2:The budget has proposal to extend the scheme of capitalization
of weak RRBs by another 2 years to enable States to contribute their share and
to allocate Rs 10,000 crore to National Bank for Agriculture and Rural
Development for refinancing the regional rural banks (RRBs). The proposal to
extend the scheme of capitalization of weak RRBs is a welcome move as setting up
of a short-term RRB credit refinance fund would enhance the capacity of RRBs to
disburse short term crop loans to the small and marginal farmers.

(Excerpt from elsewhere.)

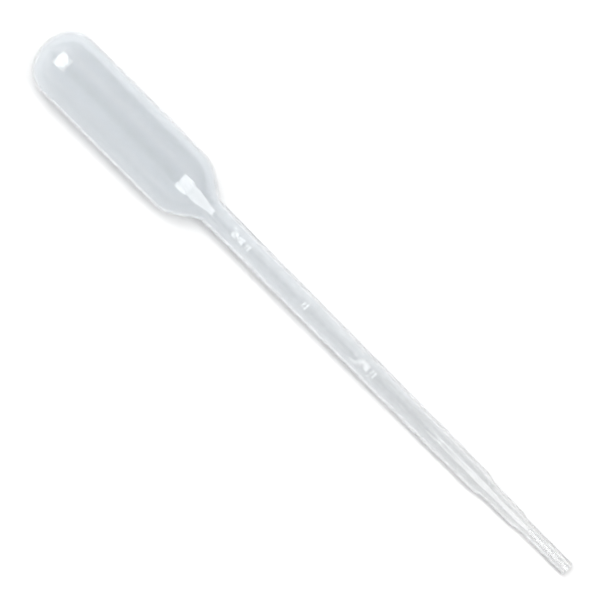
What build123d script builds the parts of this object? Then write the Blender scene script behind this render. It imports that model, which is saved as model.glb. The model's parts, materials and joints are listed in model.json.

3:Finance Minister pegged fiscal deficit be grow at 5.1 per cent
of the GDP for FY13. For financing this deficit the government will create a
market borrowing of Rs 5,75,000 crore which is higher by Rs 1,00,000 crore as
compared to last year. The higher market borrowings will further have an upward
pressure on the interest rates. The RBI which wishes to cut down the rate may
again take a pause in the near future.
Thus, overall the budget was neutral for the banking space. The
budget remained silent on the licensing of new banks in the private sector
issue. As for the issues of priority sector lending and on creating a public
financial holding company for the banks, the budget has created no impact on an
immediate basis.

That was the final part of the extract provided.